В доме Добровых Ивашев-Мусатов стал появляться с женой. Чаще они бывали у Коваленских, изредка заставая Даниила. Коваленские, редкостные домоседы, выходили из дому лишь по крайней надобности. Это было следствием не только болезней Александра Викторовича, но и характера. И к ним захаживали главным образом старые знакомые. Чаще всего Коваленский читал гостям свою прозу. Чтение начиналось после полуночи, новеллы мистического содержания требовали соответствующей обстановки. В доме всегда бывали художники, некоторые знали Добровых с дореволюционных лет, лечились у доктора. Федор Константинов одно время жил у них. Окончивший Строгановское училище, он учился у Врубеля и Коровина, жил в Париже, участвовал в выставках «Мира искусства». В комнате Коваленских висели две его работы – портрет Шуры и натюрморт с пионами, украшали его картины и кабинет Филиппа Александровича. Уже совсем редко, но заглядывал Федор Богородский. До отъезда в 1928-м в Париж, откуда он уже не вернулся, заходил Николай Синезубов, иногда вместе с женой.

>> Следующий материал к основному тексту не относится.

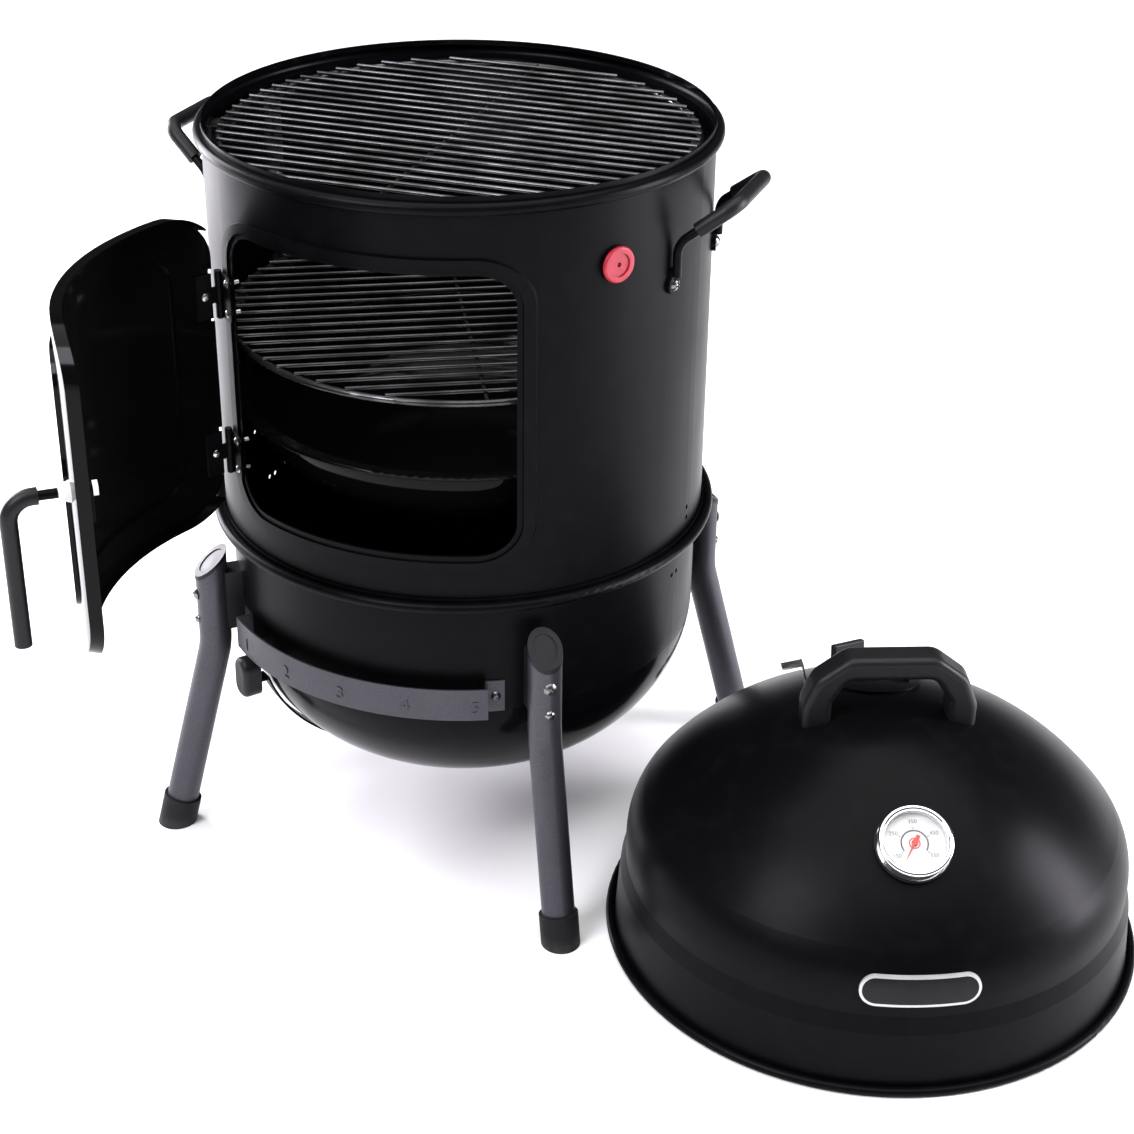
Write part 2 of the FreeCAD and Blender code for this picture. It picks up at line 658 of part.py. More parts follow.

«У Добровых бывало и много других гостей, – вспоминала Алла Александровна. – За столом велись очень интересные разговоры (которых я никогда не слышала раньше) обо всем: о философии, Православии, католицизме, Бетховене… Не могу припомнить прямых антисоветских высказываний, но вся атмосфера была такой. <…>
Люди тогда редко собирались помногу – это одна из характерных черт времени. Добровский дом был исключением. К ним приходили помногу на Пасху, на Рождество. Раздвигался стол, и без того большой, и за ним легко умещалось человек двадцать. Накрывался он изумительной красоты скатертью, когда-то привезенной из Финляндии. Теперь я понимаю, каких стоило трудов содержать ее в чистоте. Но клеенка на праздничном столе была совершенно недопустима. Дверь из столовой всегда была открыта в переднюю, и когда семья собиралась за столом или приходили гости, дверь не закрывали, хотя уже было известно, что одна из соседок получила ордер на комнату от НКВД. К моменту моего знакомства с семьей Добровых многие из их друзей были арестованы, в том числе по “делу адвокатов”. Но люди с трудом отвыкают от прежних привычек, и за столом все так же говорили то, что думали…»281
27 февраля, в день открытия Пленума ЦК ВКП(б), политбюро утвердило первый подготовленный НКВД расстрельный список 1937 года и без всякого суда отправило на расстрел 479 человек. А страна широко отмечала столетие со дня гибели Пушкина. Историческая ирония, мрачное совпадение или тайный мистический умысел – ознаменовать расстрелами годовщину смерти поэта, призывавшего «милость к падшим»? В Историческом музее как раз к февралю открылась Пушкинская выставка, восхитившая не только Андреева, – очередь на нее не иссякала. При подготовке выставки со сто первого километра привозили для консультаций сосланного пушкиниста Виноградова. Издавались собрания сочинений, однотомники, исследования, проходили заседания и конференции – славили «загубленного царизмом» Пушкина.
Страна жила в напряжении и страхе, об арестах говорили или крикливым языком собраний – «смерть контрреволюционерам, вредителям, шпионам, троцкистским бандитам», или шепотом. Любой мог оказаться изменником, наймитом, пособником. В осажденной оцепенелой Цитадели неустанно искали внутренних врагов. Но за зимой являлась весна, сходил снег, зеленели деревья. Люди шли на работу, с работы, надеялись, влюблялись, растили детей, стояли в очередях. Поздравляя брата с рождением сына, называя себя «счастливым дядей», Даниил жаловался на неприятные события: «К сожалению, я не могу описать тебе всей мучительно-нелепой, дикой, карикатурной канители, которую я выносил целый год. <…> Это, конечно, касается исключительно области так называемой личной жизни. <…> Слава Богу, теперь, как будто, самое трудное позади; я был доведен до состояния белого каления и все разорвал разом. Но все-таки это еще не конец: тут возможны самые дикие и неожиданные сюрпризы. Вся эта история не только ужасно измучила, но и состарила меня»282.
Возможно, речь идет о коротком романе со Скородумовой-Кемниц. Понятно, что отношения с женой доброго знакомого, разрыв с ней не могли не быть мучительны. О романе известно лишь со слов Аллы Александровны. Она, говоря об определяющем жизнь Даниила «тонком ветре “оттуда”», заметила, что «яснее и лучше других слышала эту его особенность, пожалуй, Анечка Кемниц»283. Умевшая чувствовать и «особенность» поэта, и чутко понимавшая поэзию, Анна Владимировна нервно переживала крушение балетной карьеры. После тяжелого гриппа, давшего осложнение на сердце, она оставила сцену, стала хореографом.